Thomas Junior attended and swam for Lewis and Clark High School from around 1924-1927. Spokane's Lewis and Clark High School principal Henry M. Hart awarded him a varsity letter and a silver athletic trophy on June 14, 1927 for setting the school record in the 100-yard breaststroke.

==1928 Amsterdam Olympics==
On June 8, 1928, Blankenburg advanced to the semifinals of the men's 200-meter breaststroke event in Amsterdam, under Head Olympic Bill Bachrach, and placed ninth overall in the final standings with a time of 3:04.20.

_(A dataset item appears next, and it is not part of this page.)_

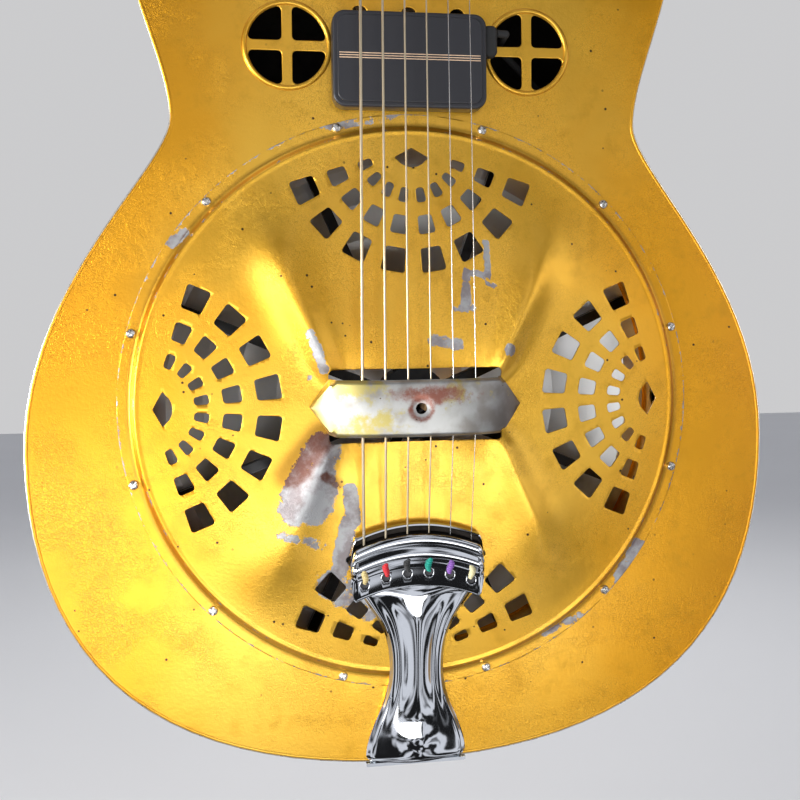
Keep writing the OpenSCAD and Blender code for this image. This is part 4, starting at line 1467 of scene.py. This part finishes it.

On April 3, 1930, representing the Hollywood Athletic Club, at the National 1930 AAU Indoor Championships at Chicago's Lake Shore Athletic Club pool, he won the 220-yard breaststroke event. For several of his years with the Hollywood Athletic Club, Blankenburg was coached by Clyde Swendsen.

==1932 Los Angeles Olympics==
He qualified to become a member of the U.S. Olympic swimming team for the 1932 Summer Olympics in the 200-meter breaststroke in mid-July at the Coney Island Park Pool in Cincinnati, Ohio, but was later disqualified as a "professional" when it was disclosed that he had worked as lifeguard in California. He tied for first place with Tom Moles in the Olympic trial 200-meter breaststroke event with a 2:55.4.

Blankenburg later attended the University of Oregon.

He died March 19, 1979 at the age of 69 in Los Angeles, California.